Report the count of lines where the string "materials" appears, and nothing else.

(Stored data entries)

— start —

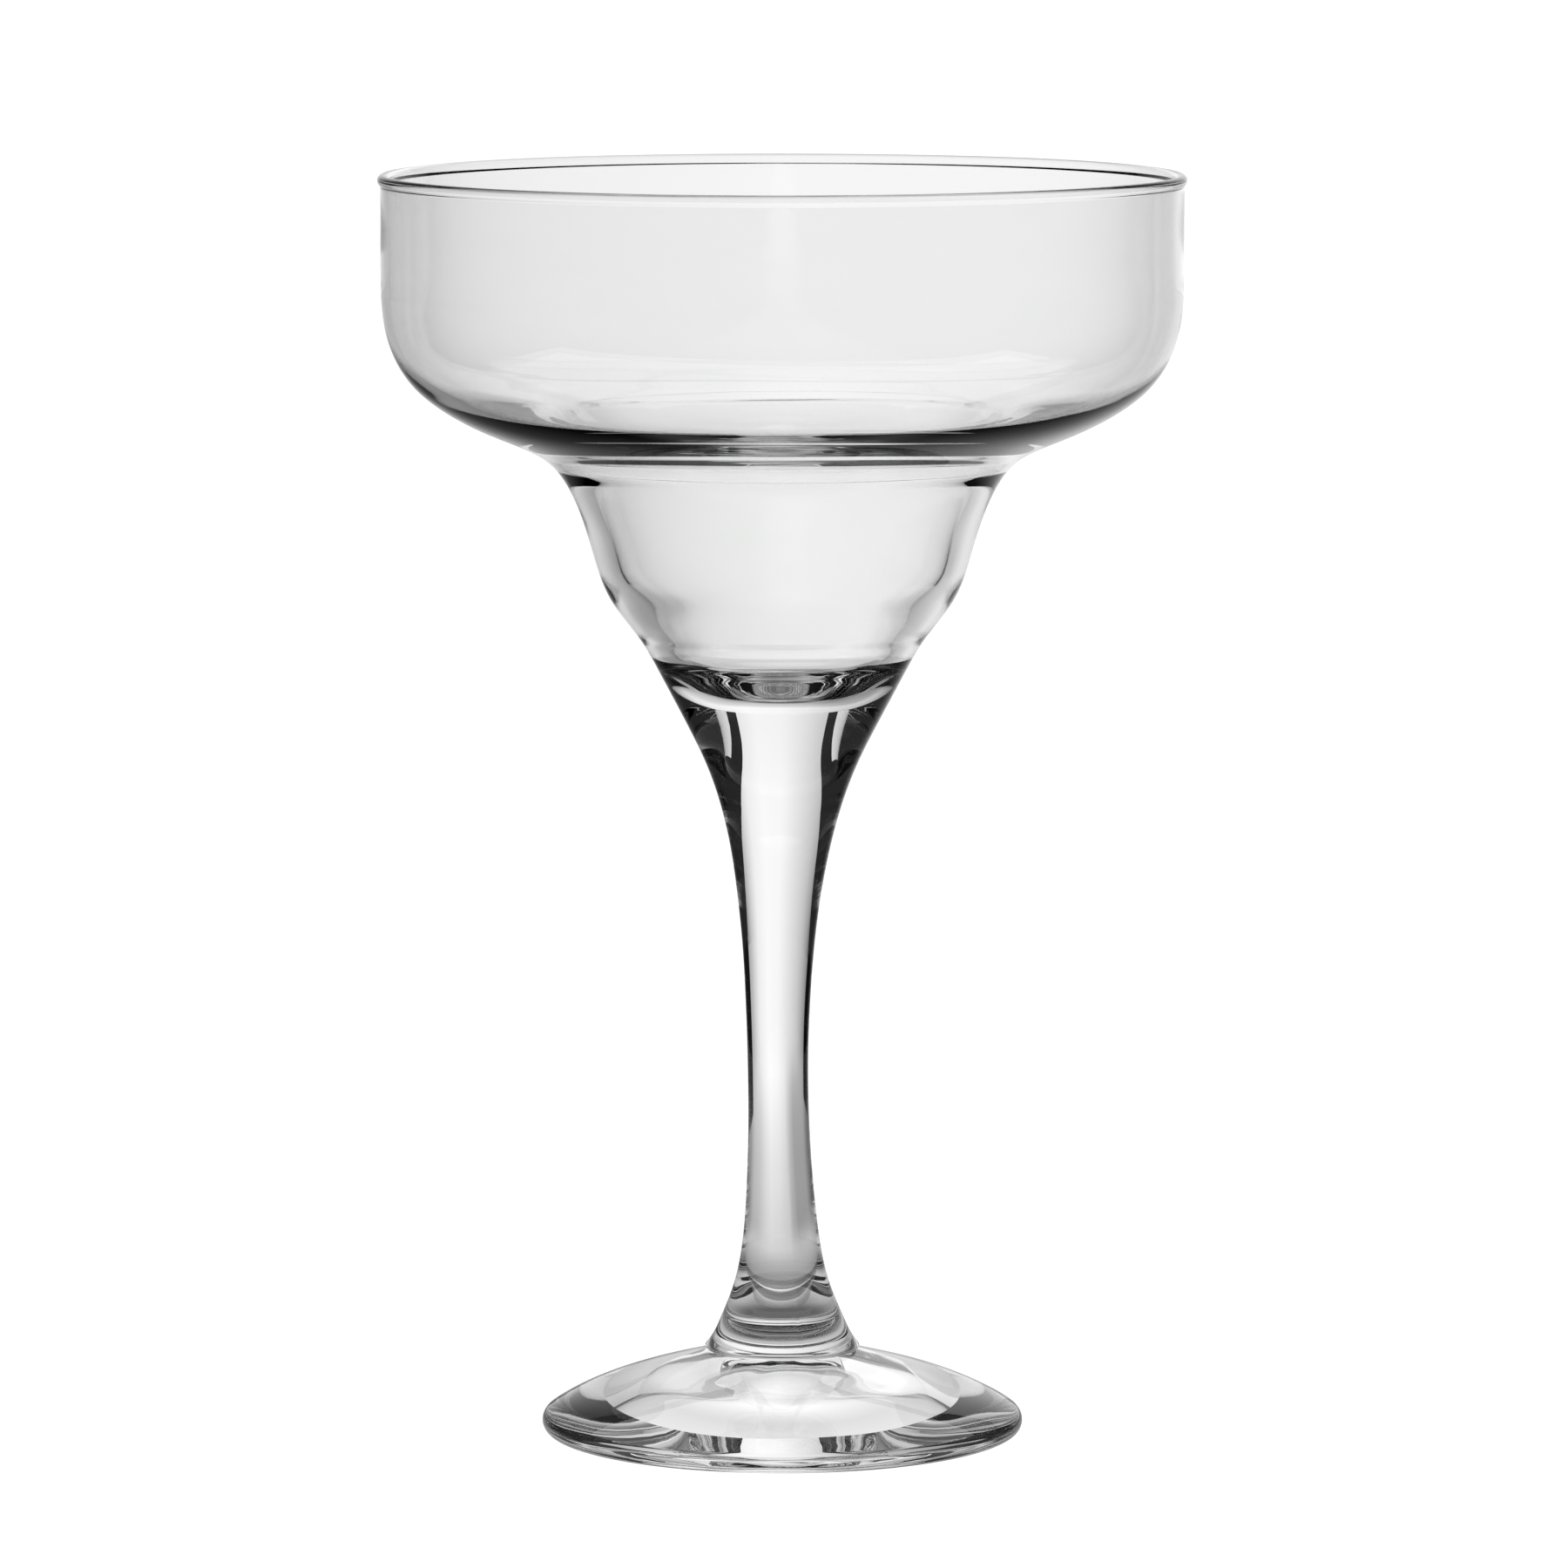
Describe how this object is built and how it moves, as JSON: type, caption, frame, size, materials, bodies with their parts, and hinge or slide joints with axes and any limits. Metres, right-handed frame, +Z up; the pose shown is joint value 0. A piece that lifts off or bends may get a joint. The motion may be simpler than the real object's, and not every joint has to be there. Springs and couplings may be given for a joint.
{
  "type": "margarita glass",
  "caption": "Stemmed cocktail glass with a wide straight-sided bowl over a narrow well, a slender waisted stem and a round domed foot.",
  "frame": {"origin": "centre of the foot, on the plane that the foot's rest ring stands on", "axes": "+Z up along the glass's axis, towards the rim; the glass is round, so +X and +Y are free"},
  "size_m": [0.108, 0.108, 0.17],
  "materials": {
    "bowl_glass": "blown clear soda-lime glass, fire polished",
    "stem_glass": "solid drawn clear soda-lime glass, fire polished",
    "foot_glass": "pressed clear soda-lime glass, fire polished, faintly wavy"
  },
  "bodies": {
    "root": {"bowl": "bowl_glass", "stem": "stem_glass", "foot": "foot_glass"}
  },
  "joints": []
}
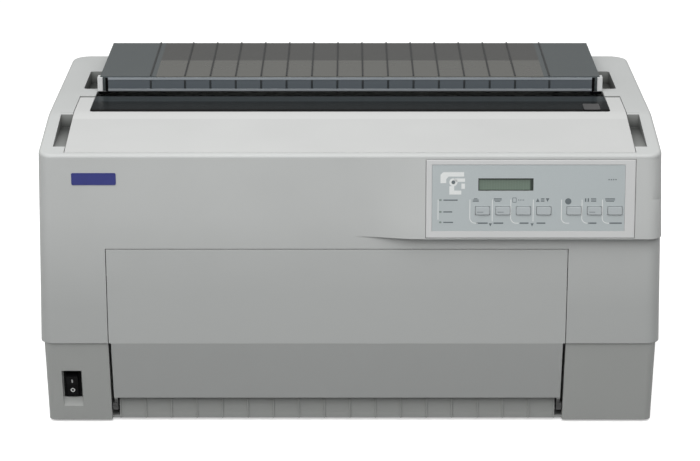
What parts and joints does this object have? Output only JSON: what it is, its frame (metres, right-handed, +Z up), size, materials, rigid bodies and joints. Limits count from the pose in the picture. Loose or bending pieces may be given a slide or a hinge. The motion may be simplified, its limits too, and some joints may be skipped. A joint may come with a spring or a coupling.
{
  "type": "dot matrix printer",
  "caption": "Wide-carriage dot matrix printer with a hinged top cover, ribbed paper guide, drop-down front cover and a tilted control panel.",
  "frame": {"origin": "on the table, under the middle of the printer's box", "axes": "+Z up, the front faces -Y, the control panel is on the +X side"},
  "size_m": [0.712, 0.398, 0.37],
  "materials": {
    "case_abs": "fine moulded texture",
    "cover_abs": "fine moulded texture",
    "lower_abs": "fine moulded texture",
    "smoked": "smoked clear plastic",
    "window": "smoked clear plastic",
    "dark_abs": "moulded",
    "overlay": "printed polyester sheet",
    "display": "liquid crystal display",
    "keycap": "moulded",
    "steel": "zinc-plated sheet and bar",
    "rubber": "moulded",
    "aluminium": "die cast",
    "nylon": "moulded nylon",
    "bronze": "sintered bronze",
    "board": "coated circuit board",
    "ribbon": "inked nylon"
  },
  "bodies": {
    "case": {"upper_case": "case_abs", "lower_case": "lower_abs", "rear_cover": "cover_abs", "hinge_pins": "steel", "entry_strip": "dark_abs", "rubber_feet": "rubber", "base_screws": "steel", "panel_bezel": "lower_abs", "panel_overlay": "overlay", "lcd_module": "display", "panel_board": "board", "switch_frame": "dark_abs", "chassis_tray": "steel", "left_frame": "steel", "right_frame": "steel", "cross_plate": "steel", "guide_rod": "steel", "head_rail": "steel", "carriage_belt": "rubber", "drive_motors": "steel", "platen_bushes": "bronze", "feed_belt": "rubber", "tractor_rod": "steel", "ribbon_cartridge": "dark_abs", "ink_ribbon": "ribbon", "paper_chute": "steel", "main_board": "board", "power_supply": "steel", "mains_inlet": "dark_abs", "port_plate": "steel"},
    "lid": {"top_cover": "cover_abs", "cover_window": "window"},
    "guide": {"paper_guide": "smoked", "tear_bar": "dark_abs", "guide_brackets": "cover_abs"},
    "door": {"front_cover": "cover_abs"},
    "rocker": {"power_rocker": "dark_abs"},
    "carriage": {"carriage": "aluminium", "print_head": "aluminium"},
    "drive_pulley": {"drive_pulley": "aluminium"},
    "idler_pulley": {"idler_pulley": "aluminium"},
    "platen": {"platen": "rubber", "platen_gear": "nylon"},
    "pinion": {"motor_pinion": "nylon"},
    "tractor_shaft": {"tractor_shaft": "steel"},
    "key_pitch": {"key_pitch": "keycap"},
    "key_font": {"key_font": "keycap"},
    "key_tear_off": {"key_tear_off": "keycap"},
    "key_load_eject": {"key_load_eject": "keycap"},
    "key_feed": {"key_feed": "keycap"},
    "key_pause": {"key_pause": "keycap"},
    "key_menu": {"key_menu": "keycap"},
    "tractor_left": {"tractor_left": "dark_abs", "pin_belt_left": "nylon"},
    "sprocket_left": {"sprocket_left": "nylon"},
    "flap_left": {"flap_left": "dark_abs"},
    "tractor_right": {"tractor_right": "dark_abs", "pin_belt_right": "nylon"},
    "sprocket_right": {"sprocket_right": "nylon"},
    "flap_right": {"flap_right": "dark_abs"}
  },
  "joints": [
    {"name": "top_cover_hinge", "type": "hinge", "parent": "case", "child": "lid", "pos_m": [0, -0.0095, 0.3425], "axis": [-1, 0, 0], "range_deg": [0, 70]},
    {"name": "paper_guide_hinge", "type": "hinge", "parent": "case", "child": "guide", "pos_m": [0, 0.184, 0.3585], "axis": [-1, 0, 0], "range_deg": [0, 60]},
    {"name": "front_cover_hinge", "type": "hinge", "parent": "case", "child": "door", "pos_m": [0, -0.162, 0.02], "axis": [1, 0, 0], "range_deg": [0, 80]},
    {"name": "power_rocker_tilt", "type": "hinge", "parent": "case", "child": "rocker", "pos_m": [-0.322, -0.16881, 0.05192], "axis": [-1, 0, 0], "range_deg": [0, 16]},
    {"name": "carriage_slide", "type": "slide", "parent": "case", "child": "carriage", "axis": [1, 0, 0], "range_m": [-0.178, 0.178]},
    {"name": "drive_pulley_spin", "type": "hinge", "parent": "case", "child": "drive_pulley", "pos_m": [0.262, -0.1, 0.2505], "axis": [0, 0, 1], "range_deg": [-930, 930]},
    {"name": "idler_pulley_spin", "type": "hinge", "parent": "case", "child": "idler_pulley", "pos_m": [-0.262, -0.1, 0.2505], "axis": [0, 0, 1], "range_deg": [-930, 930]},
    {"name": "platen_spin", "type": "hinge", "parent": "case", "child": "platen", "pos_m": [0, 0.008, 0.3085], "axis": [1, 0, 0], "continuous": true},
    {"name": "motor_pinion_spin", "type": "hinge", "parent": "case", "child": "pinion", "pos_m": [0, 0.02825, 0.28437], "axis": [1, 0, 0], "continuous": true},
    {"name": "tractor_shaft_spin", "type": "hinge", "parent": "case", "child": "tractor_shaft", "pos_m": [0, -0.115, 0.1565], "axis": [1, 0, 0], "continuous": true},
    {"name": "tractor_left_slide", "type": "slide", "parent": "case", "child": "tractor_left", "axis": [1, 0, 0], "range_m": [-0.045, 0.06]},
    {"name": "sprocket_left_spin", "type": "hinge", "parent": "tractor_left", "child": "sprocket_left", "pos_m": [-0.17, -0.115, 0.1565], "axis": [1, 0, 0], "continuous": true},
    {"name": "flap_left_hinge", "type": "hinge", "parent": "tractor_left", "child": "flap_left", "pos_m": [-0.1845, -0.126, 0.1765], "axis": [0, 0, -1], "range_deg": [0, 110]},
    {"name": "tractor_right_slide", "type": "slide", "parent": "case", "child": "tractor_right", "axis": [1, 0, 0], "range_m": [-0.06, 0.045]},
    {"name": "sprocket_right_spin", "type": "hinge", "parent": "tractor_right", "child": "sprocket_right", "pos_m": [0.17, -0.115, 0.1565], "axis": [1, 0, 0], "continuous": true},
    {"name": "flap_right_hinge", "type": "hinge", "parent": "tractor_right", "child": "flap_right", "pos_m": [0.1845, -0.126, 0.1765], "axis": [0, 0, 1], "range_deg": [0, 110]},
    {"name": "key_pitch_press", "type": "slide", "parent": "case", "child": "key_pitch", "axis": [0, 0.9941, -0.1081], "range_m": [0, 0.001], "stiffness_N_per_m": 400},
    {"name": "key_font_press", "type": "slide", "parent": "case", "child": "key_font", "axis": [0, 0.9941, -0.1081], "range_m": [0, 0.001], "stiffness_N_per_m": 400},
    {"name": "key_tear_off_press", "type": "slide", "parent": "case", "child": "key_tear_off", "axis": [0, 0.9941, -0.1081], "range_m": [0, 0.001], "stiffness_N_per_m": 400},
    {"name": "key_load_eject_press", "type": "slide", "parent": "case", "child": "key_load_eject", "axis": [0, 0.9941, -0.1081], "range_m": [0, 0.001], "stiffness_N_per_m": 400},
    {"name": "key_feed_press", "type": "slide", "parent": "case", "child": "key_feed", "axis": [0, 0.9941, -0.1081], "range_m": [0, 0.001], "stiffness_N_per_m": 400},
    {"name": "key_pause_press", "type": "slide", "parent": "case", "child": "key_pause", "axis": [0, 0.9941, -0.1081], "range_m": [0, 0.001], "stiffness_N_per_m": 400},
    {"name": "key_menu_press", "type": "slide", "parent": "case", "child": "key_menu", "axis": [0, 0.9941, -0.1081], "range_m": [0, 0.001], "stiffness_N_per_m": 400}
  ],
  "couplings": [
    {"joint": "drive_pulley_spin", "follows": "carriage_slide", "rad_per_m": -90.498},
    {"joint": "idler_pulley_spin", "follows": "carriage_slide", "rad_per_m": -90.498},
    {"joint": "motor_pinion_spin", "follows": "platen_spin", "ratio": -2.5},
    {"joint": "tractor_shaft_spin", "follows": "platen_spin", "ratio": 1},
    {"joint": "sprocket_left_spin", "follows": "platen_spin", "ratio": 1},
    {"joint": "sprocket_right_spin", "follows": "platen_spin", "ratio": 1}
  ]
}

— end —

*RESULT FOR THIS TASK*
4